**What the exercise asks**
Could you copy every line from the material below in which "handed" appears?

**Source material**
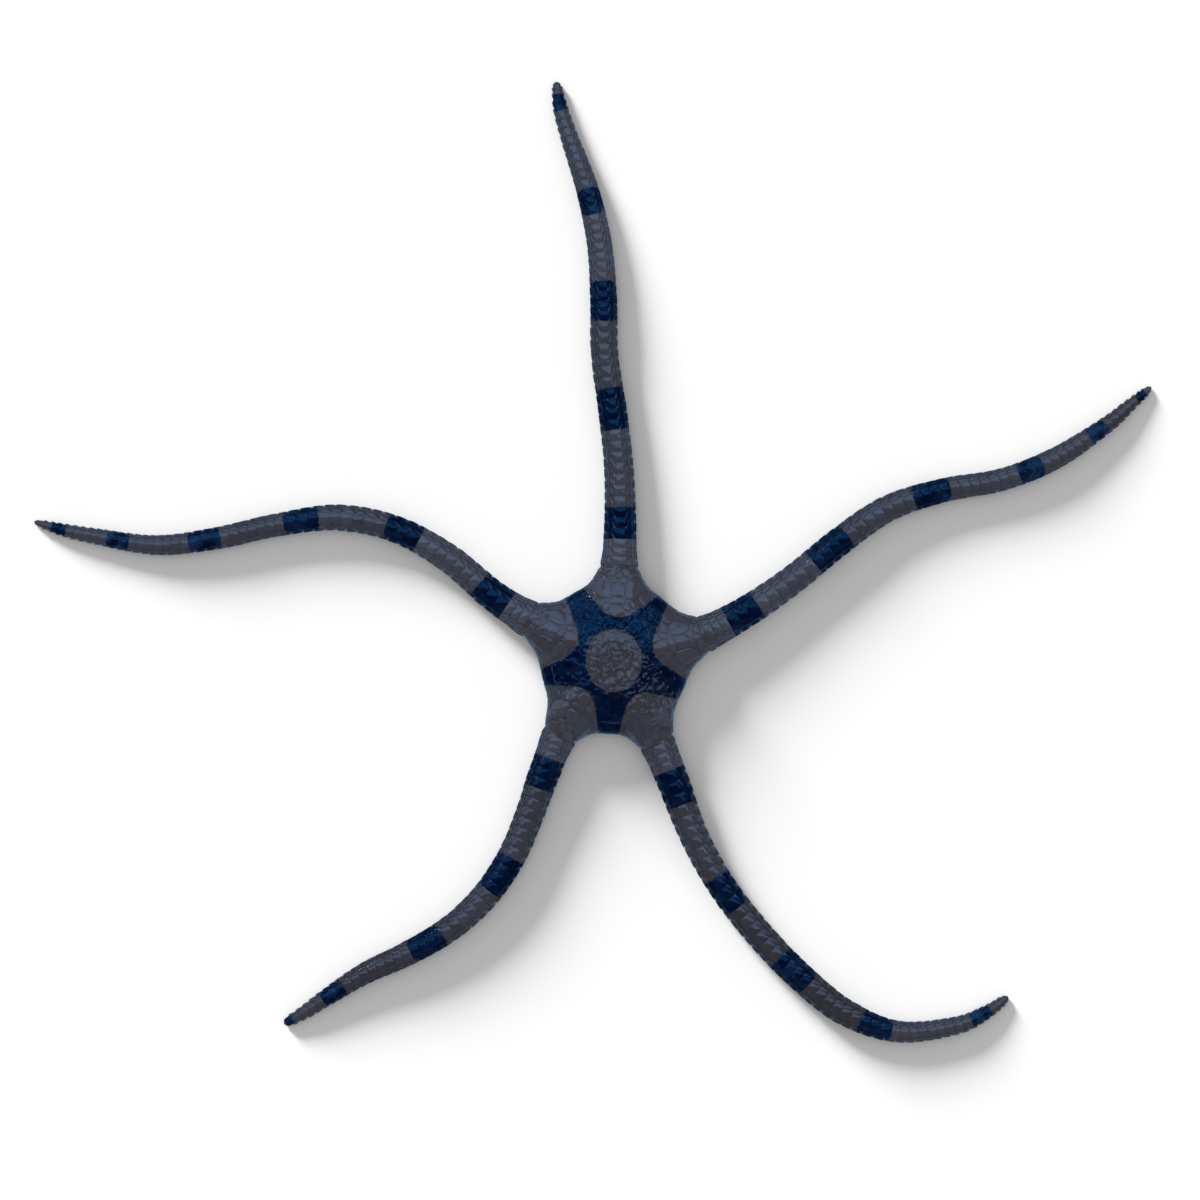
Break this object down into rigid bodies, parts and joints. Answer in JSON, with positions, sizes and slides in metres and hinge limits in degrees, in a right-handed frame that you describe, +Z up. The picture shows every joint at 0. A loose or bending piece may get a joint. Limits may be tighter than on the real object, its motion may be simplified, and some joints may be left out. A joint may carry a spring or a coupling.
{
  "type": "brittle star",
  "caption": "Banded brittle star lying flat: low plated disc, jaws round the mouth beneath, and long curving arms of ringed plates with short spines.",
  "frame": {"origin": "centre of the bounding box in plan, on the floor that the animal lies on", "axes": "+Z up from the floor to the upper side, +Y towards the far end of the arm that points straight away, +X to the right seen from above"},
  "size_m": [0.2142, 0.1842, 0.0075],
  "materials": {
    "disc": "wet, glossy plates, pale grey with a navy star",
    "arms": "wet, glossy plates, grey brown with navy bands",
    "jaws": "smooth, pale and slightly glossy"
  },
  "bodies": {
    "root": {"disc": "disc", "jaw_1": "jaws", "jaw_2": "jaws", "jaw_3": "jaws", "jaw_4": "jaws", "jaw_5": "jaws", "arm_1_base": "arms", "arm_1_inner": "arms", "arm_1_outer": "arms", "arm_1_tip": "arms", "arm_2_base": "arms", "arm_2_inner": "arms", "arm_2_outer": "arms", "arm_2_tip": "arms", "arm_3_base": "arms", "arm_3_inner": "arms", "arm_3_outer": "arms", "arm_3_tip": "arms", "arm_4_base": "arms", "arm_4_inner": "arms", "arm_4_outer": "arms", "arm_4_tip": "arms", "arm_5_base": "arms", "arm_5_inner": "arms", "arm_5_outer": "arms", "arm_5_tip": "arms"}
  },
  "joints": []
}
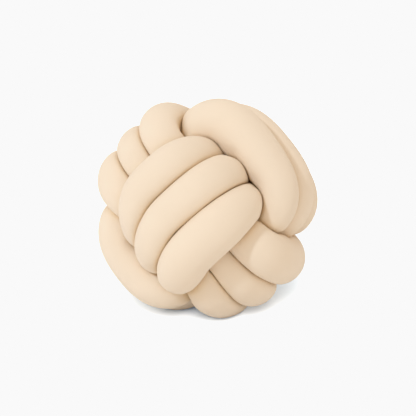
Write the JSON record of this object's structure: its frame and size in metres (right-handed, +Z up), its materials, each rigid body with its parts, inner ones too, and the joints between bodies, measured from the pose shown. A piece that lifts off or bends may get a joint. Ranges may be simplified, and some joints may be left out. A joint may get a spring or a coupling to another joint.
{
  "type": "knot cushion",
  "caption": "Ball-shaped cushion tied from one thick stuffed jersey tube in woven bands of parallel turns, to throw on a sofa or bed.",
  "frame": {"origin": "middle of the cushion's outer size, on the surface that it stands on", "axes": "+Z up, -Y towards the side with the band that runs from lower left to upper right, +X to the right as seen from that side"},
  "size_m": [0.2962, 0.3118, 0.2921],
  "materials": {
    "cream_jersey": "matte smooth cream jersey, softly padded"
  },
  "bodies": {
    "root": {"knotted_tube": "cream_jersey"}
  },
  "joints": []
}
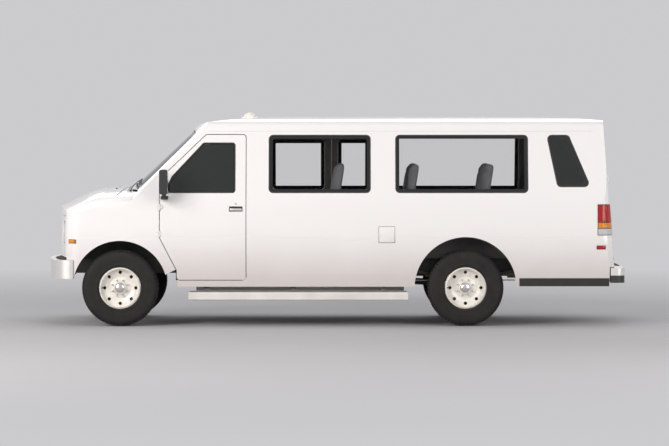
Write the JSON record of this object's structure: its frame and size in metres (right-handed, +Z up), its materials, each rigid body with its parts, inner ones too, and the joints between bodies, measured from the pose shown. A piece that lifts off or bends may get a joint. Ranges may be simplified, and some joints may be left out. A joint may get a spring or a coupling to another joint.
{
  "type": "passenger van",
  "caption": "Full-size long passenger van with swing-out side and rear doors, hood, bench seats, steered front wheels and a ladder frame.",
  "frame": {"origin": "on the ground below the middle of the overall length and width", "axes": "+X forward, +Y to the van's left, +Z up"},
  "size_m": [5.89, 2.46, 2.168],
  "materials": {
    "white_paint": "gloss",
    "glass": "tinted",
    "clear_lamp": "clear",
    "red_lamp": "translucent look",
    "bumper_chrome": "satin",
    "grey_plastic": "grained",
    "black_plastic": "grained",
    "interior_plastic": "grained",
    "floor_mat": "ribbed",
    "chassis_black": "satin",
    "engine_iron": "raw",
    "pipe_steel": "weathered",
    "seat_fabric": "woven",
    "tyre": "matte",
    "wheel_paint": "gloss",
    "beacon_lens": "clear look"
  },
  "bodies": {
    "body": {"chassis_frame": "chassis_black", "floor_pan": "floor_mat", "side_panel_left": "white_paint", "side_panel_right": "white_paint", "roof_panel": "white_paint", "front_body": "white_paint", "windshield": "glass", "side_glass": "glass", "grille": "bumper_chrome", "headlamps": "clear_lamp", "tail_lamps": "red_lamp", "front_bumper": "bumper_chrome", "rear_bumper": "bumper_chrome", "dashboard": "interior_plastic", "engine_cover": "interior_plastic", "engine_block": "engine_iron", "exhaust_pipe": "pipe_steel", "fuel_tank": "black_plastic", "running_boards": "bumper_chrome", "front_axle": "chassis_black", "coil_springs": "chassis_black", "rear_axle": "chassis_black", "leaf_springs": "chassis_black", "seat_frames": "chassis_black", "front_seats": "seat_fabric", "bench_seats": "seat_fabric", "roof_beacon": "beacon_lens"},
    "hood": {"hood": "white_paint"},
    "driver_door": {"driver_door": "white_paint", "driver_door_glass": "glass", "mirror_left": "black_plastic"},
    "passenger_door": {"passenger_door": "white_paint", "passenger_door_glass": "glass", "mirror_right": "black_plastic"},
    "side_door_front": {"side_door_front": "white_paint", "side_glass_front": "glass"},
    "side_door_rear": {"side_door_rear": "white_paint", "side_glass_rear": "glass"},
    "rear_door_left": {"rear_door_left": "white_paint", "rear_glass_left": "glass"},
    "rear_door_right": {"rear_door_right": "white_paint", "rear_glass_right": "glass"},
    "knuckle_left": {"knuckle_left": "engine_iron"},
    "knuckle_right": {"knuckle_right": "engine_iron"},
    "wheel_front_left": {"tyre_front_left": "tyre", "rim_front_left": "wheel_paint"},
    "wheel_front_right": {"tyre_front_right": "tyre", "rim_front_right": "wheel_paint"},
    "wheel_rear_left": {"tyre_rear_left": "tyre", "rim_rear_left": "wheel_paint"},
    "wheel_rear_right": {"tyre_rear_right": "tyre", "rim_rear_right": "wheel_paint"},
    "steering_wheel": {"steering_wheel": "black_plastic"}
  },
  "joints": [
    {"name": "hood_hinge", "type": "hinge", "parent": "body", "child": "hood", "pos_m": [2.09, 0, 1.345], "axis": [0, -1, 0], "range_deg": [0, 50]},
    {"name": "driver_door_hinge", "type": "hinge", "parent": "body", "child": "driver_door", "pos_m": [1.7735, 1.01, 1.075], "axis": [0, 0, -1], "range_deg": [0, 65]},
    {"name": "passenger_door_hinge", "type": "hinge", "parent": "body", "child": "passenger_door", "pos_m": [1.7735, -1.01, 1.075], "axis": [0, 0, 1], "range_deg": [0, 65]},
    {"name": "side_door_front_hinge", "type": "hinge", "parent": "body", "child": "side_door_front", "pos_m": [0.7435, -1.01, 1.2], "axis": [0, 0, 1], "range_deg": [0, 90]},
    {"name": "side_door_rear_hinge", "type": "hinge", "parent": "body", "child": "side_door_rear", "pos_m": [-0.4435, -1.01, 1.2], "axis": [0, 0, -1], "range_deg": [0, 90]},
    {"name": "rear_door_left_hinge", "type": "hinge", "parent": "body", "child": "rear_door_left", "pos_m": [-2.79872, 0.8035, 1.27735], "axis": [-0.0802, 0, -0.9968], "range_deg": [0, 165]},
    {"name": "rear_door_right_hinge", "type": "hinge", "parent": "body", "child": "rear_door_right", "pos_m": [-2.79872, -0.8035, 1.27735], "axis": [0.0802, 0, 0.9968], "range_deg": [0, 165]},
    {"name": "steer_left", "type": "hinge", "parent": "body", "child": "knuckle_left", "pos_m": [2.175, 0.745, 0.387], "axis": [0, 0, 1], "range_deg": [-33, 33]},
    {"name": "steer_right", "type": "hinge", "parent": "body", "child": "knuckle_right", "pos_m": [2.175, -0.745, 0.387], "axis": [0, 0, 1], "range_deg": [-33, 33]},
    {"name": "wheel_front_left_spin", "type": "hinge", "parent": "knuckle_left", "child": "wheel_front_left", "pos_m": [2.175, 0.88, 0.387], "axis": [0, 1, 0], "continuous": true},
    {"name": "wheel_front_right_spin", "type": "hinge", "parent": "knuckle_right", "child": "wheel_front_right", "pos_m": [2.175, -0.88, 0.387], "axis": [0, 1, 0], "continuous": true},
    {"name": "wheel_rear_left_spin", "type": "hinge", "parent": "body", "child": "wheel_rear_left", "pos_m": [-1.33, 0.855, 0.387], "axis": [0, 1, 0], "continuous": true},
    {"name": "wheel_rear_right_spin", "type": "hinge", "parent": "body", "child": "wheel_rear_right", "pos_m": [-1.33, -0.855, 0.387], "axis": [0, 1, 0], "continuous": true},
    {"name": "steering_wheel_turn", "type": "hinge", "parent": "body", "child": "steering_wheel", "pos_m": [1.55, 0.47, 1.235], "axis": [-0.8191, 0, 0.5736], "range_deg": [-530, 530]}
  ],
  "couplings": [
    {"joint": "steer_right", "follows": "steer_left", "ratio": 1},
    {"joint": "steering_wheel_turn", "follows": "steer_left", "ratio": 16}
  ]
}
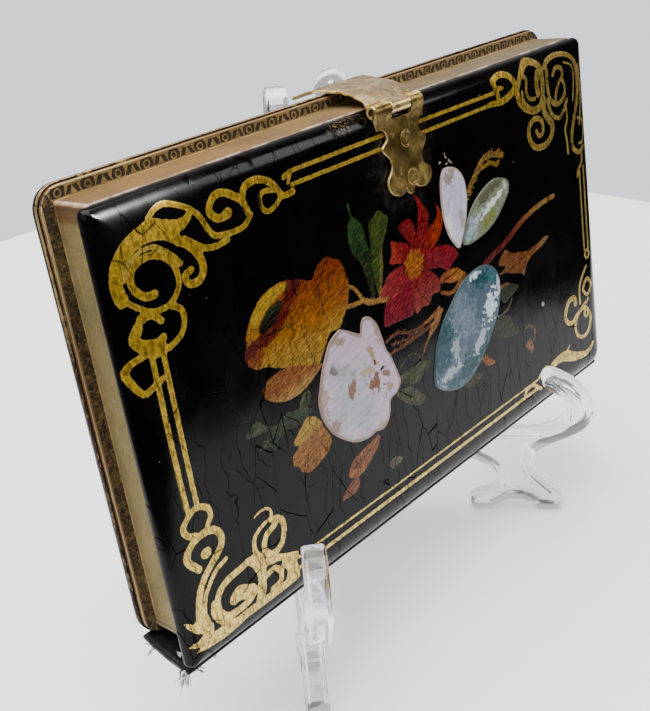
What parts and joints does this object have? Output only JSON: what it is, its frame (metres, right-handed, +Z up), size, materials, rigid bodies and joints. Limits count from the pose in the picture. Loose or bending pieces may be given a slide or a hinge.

**Response to the exercise**
Break this object down into rigid bodies, parts and joints. Answer in JSON, with positions, sizes and slides in metres and hinge limits in degrees, in a right-handed frame that you describe, +Z up. The picture shows every joint at 0. A loose or bending piece may get a joint. Limits may be tighter than on the real object, its motion may be simplified, and some joints may be left out. A joint may carry a spring or a coupling.
Write the JSON record of this object's structure: its frame and size in metres (right-handed, +Z up), its materials, each rigid body with its parts, inner ones too, and the joints between bodies, measured from the pose shown. A piece that lifts off or bends may get a joint. Ranges may be simplified, and some joints may be left out. A joint may get a spring or a coupling to another joint.
Write the JSON record of this object's structure: its frame and size in metres (right-handed, +Z up), its materials, each rigid body with its parts, inner ones too, and the joints between bodies, measured from the pose shown. A piece that lifts off or bends may get a joint. Ranges may be simplified, and some joints may be left out. A joint may get a spring or a coupling to another joint.
What parts and joints does this object have? Output only JSON: what it is, its frame (metres, right-handed, +Z up), size, materials, rigid bodies and joints. Limits count from the pose in the picture. Loose or bending pieces may be given a slide or a hinge.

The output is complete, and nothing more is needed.